Tectonic stresses in the lithosphere: Constraints provided by the experimental deformation of rocks

Abstract

The strengths of rocks clearly place an upper limit on the stress that can be sustained by the upper half of the lithosphere. Laboratory data on rock rheology are generally lacking at intermediate temperatures and pressures on the important rock types expected in the lithosphere, so a definitive accounting of the strength distribution with depth in the upper lithosphere is presently unattainable. Analogies are drawn between the fragmentary strength data on silicates at intermediate temperature and the more extensive experimental data on marble and limestone, and several tentative conclusions are drawn: First, brittle processes, such as faulting and cataclasis, are expected to control rock strength at low pressures and temperatures. The strengths associated with these brittle mechanisms increase rapidly with increasing effective pressure and are relatively insensitive to temperature and strain rate. Second, the transitions between brittle and ductile processes occur at critical values of the least principal stress σ3. I suggest that the concept of the deformation mechanism map of Ashby (1972) be extended to brittle‐ductile transitions by normalizing the applied differential stress σ by σ3, i.e., the transitions occur at critical values of σ/σ3. Third, the high temperature flow law of olivine, widely applied to problems involving flow in the asthenosphere, is inappropriate to the conditions of temperature found in the lithosphere, because different dislocation flow mechanisms dominate at low to intermediate temperatures.
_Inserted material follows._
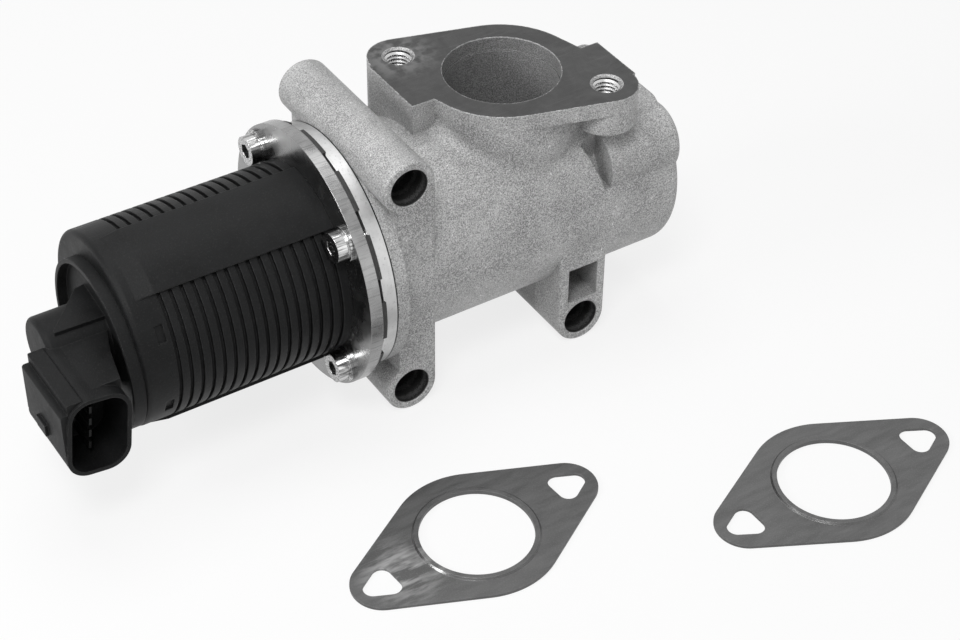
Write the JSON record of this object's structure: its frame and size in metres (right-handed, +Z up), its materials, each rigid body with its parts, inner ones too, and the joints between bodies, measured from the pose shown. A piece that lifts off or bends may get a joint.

The fragmentary rheological data suggest the following rheological structure of the lithosphere where it is inelastically deforming: A rapid pressure‐driven increase in rock strength with depth culminates with a shear strength maximum of up to 8 kbar at depths that depend on the state of stress and on the temperature distribution. A review of the mechanisms of weakening associated with water suggests that water weakening effects are probably not important in the oceanic lithosphere but are likely to be controlling in the continental crust.